Stefan de Clerk
While some people may experience major depression only once, depression can be chronic and recur time and again. “Depressive episodes can become more severe with each relapse and may become a chronic dysthymia (a persistent mild depression). In some cases, it can even become treatment resistant,” explains a clinical psychologist, Carey Bremridge.
Hence, learning to spot the signs of an imminent relapse is crucial – look out for these seven:
- Depressed, or sad?
Normal sadness is usually caused by a specific event like a break-up or the loss of a family member. When you have feelings of sadness or despair every day for more than two weeks, and it interferes with your day-to-day activities, it may be clinical depression.
- Stressed and irritated
Unusual irritability and anger can be signs of depression. If you’re usually fairly laidback and you notice that you’ve got quite a short fuse of late, you’re bickering with friends and family, losing your temper over small things, or have difficulty handling stress, you may be depressed.
- Becoming a hermit
There’s a difference between a healthy amount of solitude and withdrawing from social activities because you simply don’t have the energy to be around people and have to make conversation. If you find yourself becoming a bit of a hermit, it might be a sign that you’re depressed.
- Tired all the time
When you’re depressed everything can seem like a huge effort. If you start feeling too tired or weak to do simple things like getting dressed, taking a shower, or even just getting out of bed, alarm bells should start going off that you might be slipping back into depression.
- Nothing’s fun anymore
If you find yourself losing interest in hobbies or activities you used to love, there’s a strong possibility that you might be depressed.
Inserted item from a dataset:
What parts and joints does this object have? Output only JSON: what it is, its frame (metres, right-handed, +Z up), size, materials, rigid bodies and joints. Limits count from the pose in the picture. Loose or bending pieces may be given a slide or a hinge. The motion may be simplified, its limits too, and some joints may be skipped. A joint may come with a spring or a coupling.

It’s natural for interest in activities to fluctuate, but if your loss of interest carries on for longer than two weeks, go see your doctor or therapist.
- A sudden change in your weight
Sudden change in appetite or weight, even while maintaining your diet or exercise routine, may be a sign that you’re depressed. Depression usually flips between two opposite sides of the scale, with people either forgetting to eat or eating too little, or eating too much or binge eating.
- Aches and pains
Our bodies usually tell us when there’s something amiss, even when it comes to our mental health. If you’re getting constant headaches, stomach aches or pains for no apparent reason, or if a niggle just doesn’t go away despite treatment, it might be a sign that you’re depressed.